In the eighth round, the Blues selected their first player of the draft that lacked size, something they have traditionally done much earlier. At 5’8″, 156 pounds, Andre Pervyshin doesn’t exactly have the frame of an NHL defenseman, but that didn’t stop Kekalainen from gushing about the small Russian.
”For a defenseman it may seem like he’s too small to play in the NHL, but Andrei is what I call a good risk,” Kekalainen says. ”We think he can grow a little.”
”But the big thing is he’s a highly, highly, highly, highly skilled defenseman. He sees the ice like a star NHLer, he runs a great power play and he can pass the puck as well as anybody.”
Finally, with their last pick of the 2003 NHL Entry Draft, St. Louis selected Juha-Matti Aaltonen out of Finland. The 5’11″, 170 pound winger will need to add some size and mature his game if he wants to join the list of late round solid prospects the Blues have recently developed. Aaltonen was expected to be a mid-round pick, so the chances of him becoming a late round steal might actually be quite good.

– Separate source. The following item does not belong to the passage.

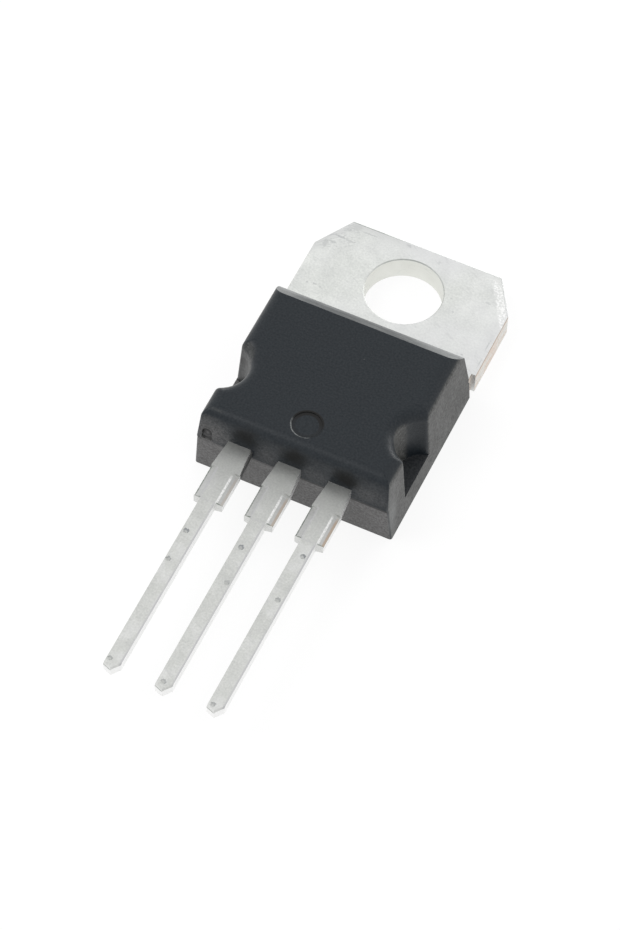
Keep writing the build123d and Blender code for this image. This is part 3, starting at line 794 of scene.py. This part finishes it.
def makeFloor(values):
    half = values["size"] / 2
    corners = [(-half, -half, 0), (half, -half, 0), (half, half, 0), (-half, half, 0)]
    mesh = bpy.data.meshes.new("floor")
    mesh.from_pydata(corners, [], [(0, 1, 2, 3)])
    floor = bpy.data.objects.new("floor", mesh)
    floor.location = (0, 0, cadBox[0][2] - values["drop"])
    scene.collection.objects.link(floor)
    material = bpy.data.materials.new("paleFloor")
    material.use_nodes = True
    tree = material.node_tree
    tree.nodes.clear()
    plain, shaded = (addNode(tree, "ShaderNodeBsdfDiffuse") for _ in range(2))
    plain.inputs["Color"].default_value = values["colour"]
    shaded.inputs["Color"].default_value = values["shadeColour"]
    glow = addNode(tree, "ShaderNodeEmission")
    glow.inputs["Strength"].default_value = values["glow"]
    seen = addNode(tree, "ShaderNodeAddShader")
    feed(tree, seen.inputs[0], shaded.outputs[0])
    feed(tree, seen.inputs[1], glow.outputs[0])
    fromAbove = mixShaders(tree, directRays(tree), plain.outputs[0], seen.outputs[0])
    # clear from below, so that the object's back can be seen
    clear = addNode(tree, "ShaderNodeBsdfTransparent").outputs[0]
    below = addNode(tree, "ShaderNodeNewGeometry").outputs["Backfacing"]
    surface = addNode(tree, "ShaderNodeOutputMaterial").inputs["Surface"]
    feed(tree, surface, mixShaders(tree, below, fromAbove, clear))
    mesh.materials.append(material)


# surround: fill is the light it gives, seen is what the camera and reflections show
worldSet = {"fill": 0.72, "seen": 1.0, "colour": (1, 1, 1, 1)}


def makeWorld(values):
    world = bpy.data.worlds.new("studio")
    world.use_nodes = True
    scene.world = world
    tree = world.node_tree
    tree.nodes.clear()
    shaders = []
    for name in ("fill", "seen"):
        shader = addNode(tree, "ShaderNodeBackground")
        shader.inputs["Strength"].default_value = values[name]
        shader.inputs["Color"].default_value = values["colour"]
        shaders.append(shader.outputs[0])
    surface = addNode(tree, "ShaderNodeOutputWorld").inputs["Surface"]
    feed(tree, surface, mixShaders(tree, directRays(tree), *shaders))


lampSet = {
    "overhead": {
        "at": (-0.26, -0.12, 0.42), "aim": (0, -0.01, 0), "size": (0.26, 0.26), "radiance": 2.6,
    },
    "backStrip": {
        "at": (0.02, 0.27, 0.035), "aim": (0, -0.004, 0.004), "size": (0.32, 0.09), "radiance": 3.6,
    },
}


def makeLamp(name, values):
    light = bpy.data.lights.new(name, "AREA")
    light.shape = "RECTANGLE"
    light.size, light.size_y = values["size"]
    light.energy = values["radiance"] * pi * light.size * light.size_y  # W for that radiance
    lamp = bpy.data.objects.new(name, light)
    lamp.location = values["at"]
    lamp.rotation_euler = (Vector(values["aim"]) - Vector(values["at"])).to_track_quat("-Z", "Y").to_euler()
    lamp.visible_camera = False
    scene.collection.objects.link(lamp)


makeFloor(floorSet)
makeWorld(worldSet)
for lampName, lampValues in lampSet.items():
    makeLamp(lampName, lampValues)
print("floor, surround and lamps placed")

# camera, looking at aim from distance away; angles in degrees, lengths in metres, lens and sensor in mm
cameraSet = {
    "aim": (0.0002308, -0.0110533, 0.0012769), "azimuth": -66.7235, "elevation": 55.6666, "roll": 2.2338,
    "distance": 0.182917, "lens": 152.925, "sensor": 36.0, "clip": (0.005, 10.0),
}


def makeCamera(values):
    azimuth, elevation, roll = (radians(values[name]) for name in ("azimuth", "elevation", "roll"))
    back = Vector((cos(elevation) * cos(azimuth), cos(elevation) * sin(azimuth), sin(elevation)))
    level = Vector((-sin(azimuth), cos(azimuth), 0))
    upright = back.cross(level)
    right = cos(roll) * level + sin(roll) * upright
    up = cos(roll) * upright - sin(roll) * level
    data = bpy.data.cameras.new("camera")
    data.lens, data.sensor_width = values["lens"], values["sensor"]
    data.clip_start, data.clip_end = values["clip"]
    camera = bpy.data.objects.new("camera", data)
    turn = Matrix((right, up, back)).transposed().to_4x4()
    camera.matrix_world = Matrix.Translation(Vector(values["aim"]) + values["distance"] * back) @ turn
    scene.collection.objects.link(camera)
    scene.camera = camera


makeCamera(cameraSet)
scene.view_settings.view_transform = "Standard"
print("camera set")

Considered one of the best technically skilled players to come out of Finland this year, Aaltonen is an excellent stickhandler and possesses a great deal of patience. However, he has a tendency to hold on the puck too long.
”Our Finnish scouts just loved this kid,” said Kekalainen. ”A legitimate goal scorer. Needs to get stronger. But oh what a finisher. And he’s got a little bit of an edge to the way he plays.”
With their 12 picks this year, the Blues added some needed depth to their farm system, a system that now contains almost 50 prospects. At right wing, the organization is now stacked, but it could still use some help on left wing as Peter Sejna is the only player with great potential on that side. There’s a lot of depth at center, but only a couple have top line potential and the same could be said about the blueline. And, as ironic as it is, the strongest area below the NHL level for the St. Louis Blues is between the pipes.